Though at the moment I was told I was not allowed to drop the course, I was filled with anger and hatred towards my school, reminiscing on this moment, I feel blessed that everyone told me I can't. If it was not for them; the non-believers, I would not of been able to achieve the things I have achieved. This was a life lesson I would take with me till the day I die, because it was extremely life altering. It changed my entire persona and mentality in life. Before this turning point of my life, I would wake up everyday without purpose and this negatively affected my academics because I had no motivation to work hard, but after the epiphany I had everyday I woke up with one purpose in mind; to prove everyone wrong. And this was all the motivation I needed to steamroll through all adversities I faced while studying. At times late in the night while studying for a test the next day I would be tired and want to sleep, but whenever I felt this sign of weakness I told myself "You have to be strong and push on to prove the doubters wrong." This life altering experience not only gave me motivation to do well but it made me mentally strong and tough. I was not afraid to handle any task because I knew I could achieve whatever I wanted to. I knew I just needed the right motivation to achieve everything I had ever dreamed of.

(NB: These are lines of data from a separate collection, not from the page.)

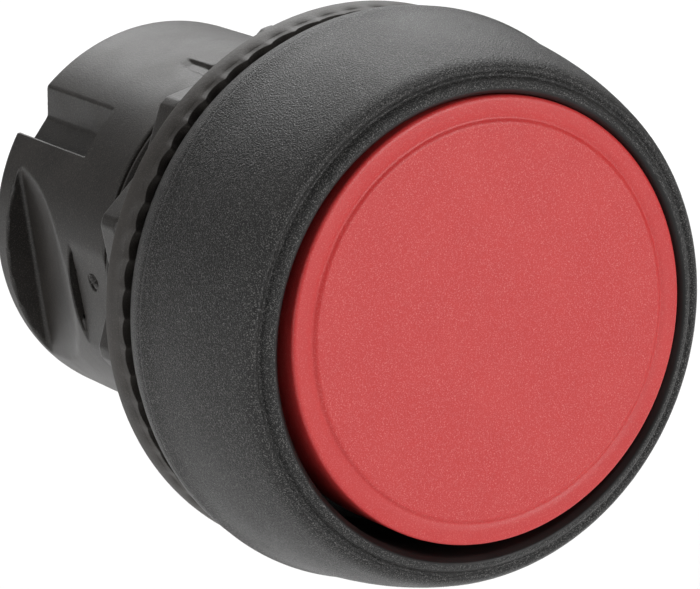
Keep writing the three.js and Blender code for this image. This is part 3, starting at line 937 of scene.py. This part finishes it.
# ---- Floor, light and camera ---------------------------------------------------------------------
# A white studio: a pale floor well below the held head, a wide soft light overhead and paler ones
# to the sides. The lens is long, so the head shows little perspective.

FLOOR_LEVEL, FLOOR_HALF = -0.06, 3
VIEW_AZIMUTH, VIEW_ELEVATION = math.radians(-30.95), math.radians(13.45)
VIEW_DISTANCE, VIEW_RIGHT, VIEW_UP = 220.3, -0.18, -0.85
FOCAL_LENGTH, SENSOR_WIDTH = 217.5, 36

floor_mesh = bpy.data.meshes.new("floor")
floor_corners = [
    (x * FLOOR_HALF, y * FLOOR_HALF, FLOOR_LEVEL) for x, y in ((-1, -1), (1, -1), (1, 1), (-1, 1))
]
floor_mesh.from_pydata(floor_corners, [], [(0, 1, 2, 3)])
floor = bpy.data.objects.new("floor", floor_mesh)
bpy.context.scene.collection.objects.link(floor)
floor_paint = bpy.data.materials.new("floor_paint")
floor_paint.use_nodes = True
floor_shader = floor_paint.node_tree.nodes["Principled BSDF"]
floor_shader.inputs["Base Color"].default_value = (0.92, 0.92, 0.92, 1)
floor_shader.inputs["Roughness"].default_value = 1.0
floor.data.materials.append(floor_paint)

world = bpy.data.worlds.new("studio")
world.use_nodes = True
sky = world.node_tree.nodes["Background"]
sky.inputs["Color"].default_value = (1, 1, 1, 1)
sky.inputs["Strength"].default_value = 0.2
bpy.context.scene.world = world
bpy.context.scene.view_settings.view_transform = "Standard"


def soft_light(name, place, width, height, watts):
    """A wide lamp at a place, turned to the head; sizes in metres."""
    lamp = bpy.data.lights.new(name, "AREA")
    lamp.shape, lamp.size, lamp.size_y, lamp.energy = "RECTANGLE", width, height, watts
    made = bpy.data.objects.new(name, lamp)
    made.location = place
    made.rotation_mode = "QUATERNION"
    made.rotation_quaternion = (Vector((0, 0, 0)) - Vector(place)).to_track_quat("-Z", "Y")
    bpy.context.scene.collection.objects.link(made)


soft_light("overhead", (0.16, 0.36, 0.5), 0.6, 0.6, 4)
soft_light("back", (0.35, 0.85, 0.38), 0.6, 0.4, 0.6)
soft_light("front", (0.22, -0.55, 0.2), 0.35, 0.35, 2.2)
soft_light("side", (-0.6, 0.0, 0.0), 0.35, 0.35, 1.3)

right = Vector((math.cos(VIEW_AZIMUTH), math.sin(VIEW_AZIMUTH), 0))
level_back = Vector((math.sin(VIEW_AZIMUTH), -math.cos(VIEW_AZIMUTH), 0))
back = level_back * math.cos(VIEW_ELEVATION) + Vector((0, 0, math.sin(VIEW_ELEVATION)))
up = back.cross(right)
lens = bpy.data.cameras.new("camera")
lens.lens, lens.sensor_width = FOCAL_LENGTH, SENSOR_WIDTH
lens.clip_start, lens.clip_end = 0.01, 10
camera = bpy.data.objects.new("camera", lens)
facing = Matrix((right, up, back)).transposed().to_4x4()
place = (right * VIEW_RIGHT + up * VIEW_UP + back * VIEW_DISTANCE) * MM
camera.matrix_world = Matrix.Translation(place) @ facing
bpy.context.scene.collection.objects.link(camera)
bpy.context.scene.camera = camera
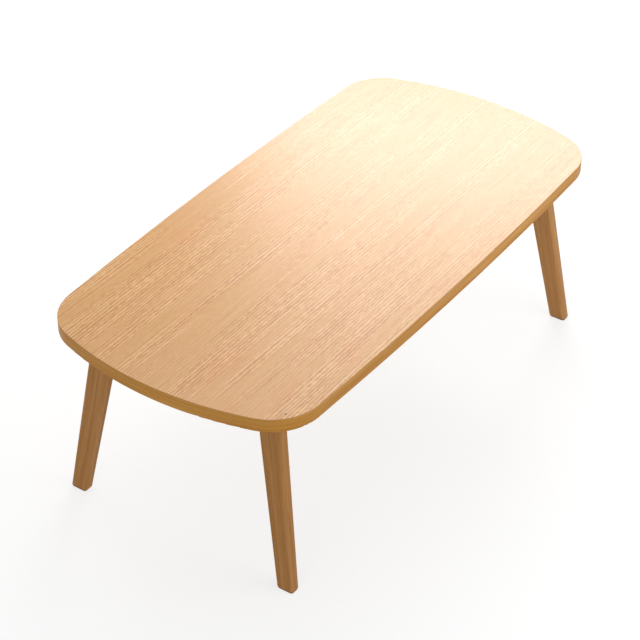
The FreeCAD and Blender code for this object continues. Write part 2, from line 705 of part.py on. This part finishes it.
def build_sleeve(corner):
    """Steel sleeve that lines the leg head round the pivot."""
    sleeve = add_body(corner + "_pivot_sleeve", leg_frame(corner))
    sketch = add_sketch(sleeve, "XZ")
    draw_circle(sketch, "worked.sleeve_radius")
    draw_circle(sketch, "worked.pivot_bore")
    add_pad(sleeve, sketch, "2 * worked.head_half", middle=True)
    keep(sleeve)


def build_foot_pad(corner):
    """Glide under the foot, level with the floor, with a sunk hole for its screw."""
    pad = add_body(corner + "_foot_pad", foot_frame(corner))
    sketch = add_sketch(pad, "XY")
    half_x = "worked.leg_half - sizes.pad_inset"
    half_y = "worked.foot_half - sizes.pad_inset"
    draw_rectangle(sketch, f"-({half_x})", half_x, f"-({half_y})", half_y)
    add_pad(pad, sketch, "sizes.pad_thickness")
    round_edges(pad, edge_is_upright, "worked.pad_corner")
    sketch = add_sketch(pad, "XY")
    draw_circle(sketch, "sizes.pad_screw_head_radius")
    add_pocket(pad, sketch, "sizes.pad_screw_recess + sizes.pad_screw_head_height", reverse=True)
    sketch = add_sketch(pad, "XY")
    draw_circle(sketch, "sizes.pad_screw_radius")
    add_pocket(pad, sketch, "2 * sizes.pad_thickness", reverse=True)
    keep(pad)


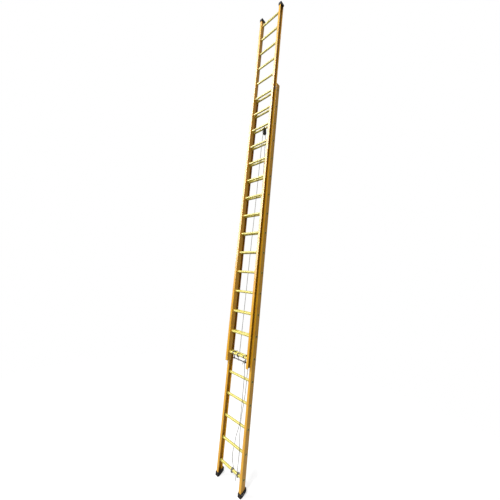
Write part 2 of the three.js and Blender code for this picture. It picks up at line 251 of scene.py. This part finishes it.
# ------------------------------------------------------------------ materials
class Nodes:
    """A short way to lay out one material's nodes."""

    def __init__(self, name):
        self.material = bpy.data.materials.new(name)
        self.material.use_nodes = True
        self.tree = self.material.node_tree
        self.shader = self.tree.nodes["Principled BSDF"]

    def add(self, kind, inputs=None, **settings):
        node = self.tree.nodes.new(kind)
        for key, value in settings.items():
            setattr(node, key, value)
        for key, value in (inputs or {}).items():
            if isinstance(value, bpy.types.NodeSocket):
                self.tree.links.new(value, node.inputs[key])
            else:
                node.inputs[key].default_value = value
        return node

    def place(self, scale):
        """Object coordinates stretched by a scale for each axis."""
        coordinates = self.add("ShaderNodeTexCoord").outputs["Object"]
        return self.add("ShaderNodeMapping", {"Vector": coordinates, "Scale": scale}).outputs["Vector"]

    def noise(self, vector, scale, detail=4.0, roughness=0.55):
        return self.add("ShaderNodeTexNoise", {
            "Vector": vector, "Scale": scale, "Detail": detail, "Roughness": roughness}).outputs["Fac"]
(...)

If it had not been for this life turning point in my life, I would of headed down the wrong path of life. I would most likely dropped out of high school because my marks would not of been high enough to be accepted by any post secondary institution. I would have been a disappointment to everyone, but most importantly I would of disappointed myself. I would of missed my opportunity to be successful in life and I would of missed my opportunity to prove everyone wrong. That I, William Xie is able to succeed and achieve what I want. Because of this life altering moment in my life, I have just recently been accepted to my dream school for my dream program; University of Toronto for their "Life Sciences" program, with an entrance scholarship of $1500 for the first year of my studies. After this moment in my life, I will never allow someone to tell me I can't or I am not qualified to do a specific task. This turning point in my life will have an impact on me for the rest of my life.